Set task
Go through the records underneath and count the lines that include the string "object". Give nothing but the number.

Record excerpts
--*--

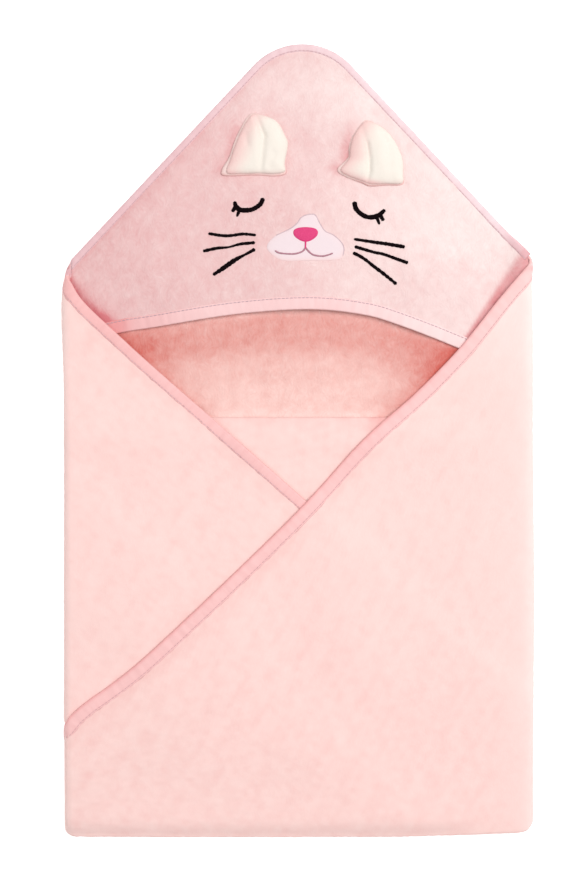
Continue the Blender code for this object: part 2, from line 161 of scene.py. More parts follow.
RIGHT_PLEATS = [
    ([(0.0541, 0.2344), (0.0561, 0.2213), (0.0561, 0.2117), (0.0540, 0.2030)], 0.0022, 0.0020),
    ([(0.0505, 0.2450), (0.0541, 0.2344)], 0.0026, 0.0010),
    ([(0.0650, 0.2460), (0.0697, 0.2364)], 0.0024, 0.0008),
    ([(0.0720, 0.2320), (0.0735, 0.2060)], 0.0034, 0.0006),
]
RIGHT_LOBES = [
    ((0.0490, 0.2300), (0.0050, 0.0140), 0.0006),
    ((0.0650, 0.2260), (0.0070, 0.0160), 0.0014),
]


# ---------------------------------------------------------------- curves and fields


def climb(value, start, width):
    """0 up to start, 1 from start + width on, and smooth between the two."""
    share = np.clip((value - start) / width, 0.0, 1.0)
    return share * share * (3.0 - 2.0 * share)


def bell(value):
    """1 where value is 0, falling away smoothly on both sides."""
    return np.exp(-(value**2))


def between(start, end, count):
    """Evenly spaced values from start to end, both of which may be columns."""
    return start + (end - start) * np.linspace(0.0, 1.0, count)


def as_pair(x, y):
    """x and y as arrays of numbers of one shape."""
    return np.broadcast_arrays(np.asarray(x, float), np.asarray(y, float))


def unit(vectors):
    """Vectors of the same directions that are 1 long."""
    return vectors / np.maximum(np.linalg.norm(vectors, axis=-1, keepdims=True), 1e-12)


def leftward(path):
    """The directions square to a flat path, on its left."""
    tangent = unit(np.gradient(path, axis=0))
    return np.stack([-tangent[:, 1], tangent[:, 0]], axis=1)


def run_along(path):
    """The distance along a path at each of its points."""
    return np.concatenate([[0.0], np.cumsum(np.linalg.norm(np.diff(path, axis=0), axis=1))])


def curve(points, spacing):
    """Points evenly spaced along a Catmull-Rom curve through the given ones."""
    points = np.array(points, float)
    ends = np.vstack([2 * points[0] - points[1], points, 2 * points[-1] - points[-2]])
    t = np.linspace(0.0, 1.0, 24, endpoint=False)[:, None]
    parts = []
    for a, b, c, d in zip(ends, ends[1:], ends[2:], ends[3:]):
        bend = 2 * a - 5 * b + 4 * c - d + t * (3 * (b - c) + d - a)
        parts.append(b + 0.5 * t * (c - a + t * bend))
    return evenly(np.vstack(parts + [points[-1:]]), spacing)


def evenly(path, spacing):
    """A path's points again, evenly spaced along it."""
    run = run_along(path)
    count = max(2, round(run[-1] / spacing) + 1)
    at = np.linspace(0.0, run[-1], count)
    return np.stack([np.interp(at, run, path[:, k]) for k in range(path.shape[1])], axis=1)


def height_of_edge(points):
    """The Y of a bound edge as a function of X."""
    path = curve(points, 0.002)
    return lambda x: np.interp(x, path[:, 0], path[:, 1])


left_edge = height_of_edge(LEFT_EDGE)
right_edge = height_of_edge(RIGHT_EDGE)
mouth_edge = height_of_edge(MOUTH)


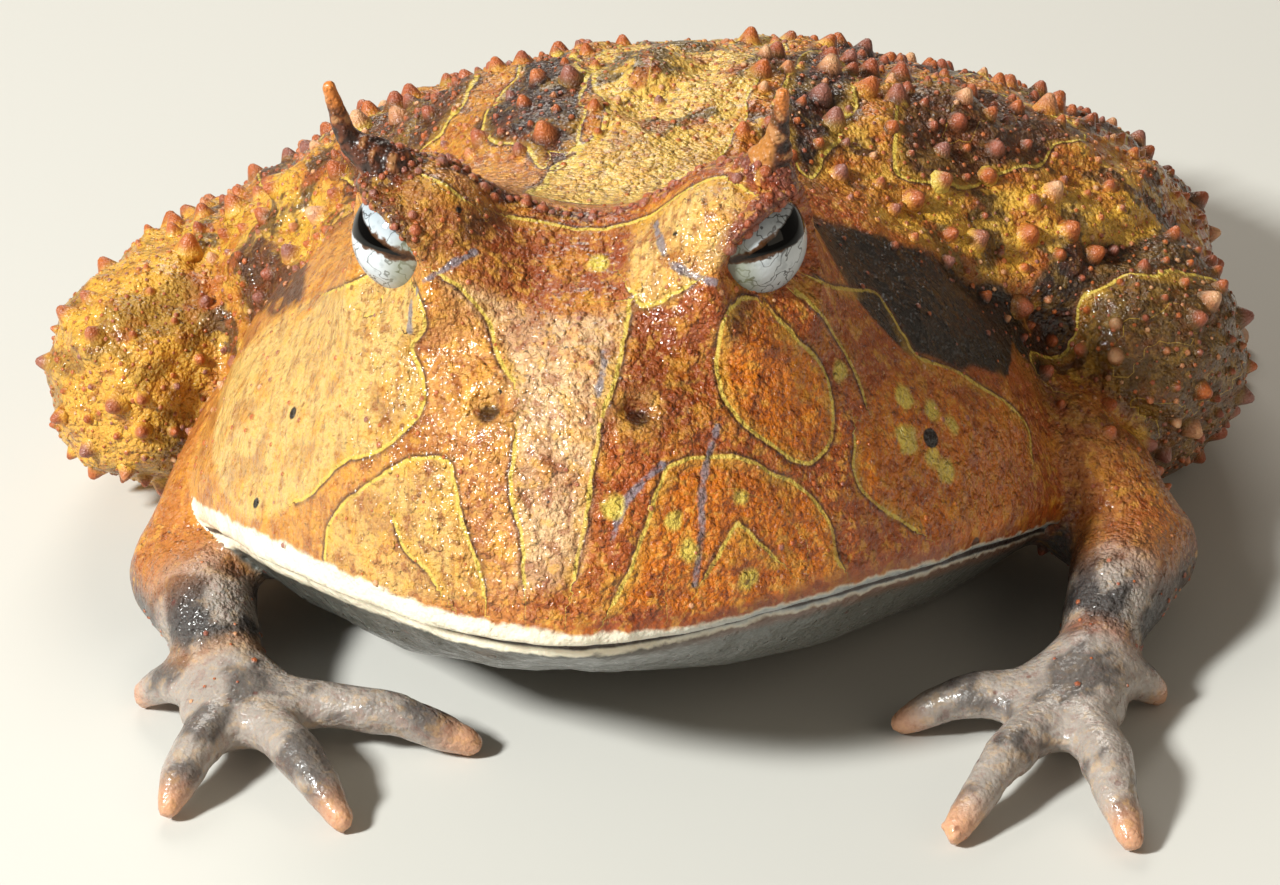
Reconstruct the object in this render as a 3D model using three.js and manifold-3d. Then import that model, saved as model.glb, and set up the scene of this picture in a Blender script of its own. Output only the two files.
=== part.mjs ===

--*--

Final answer
2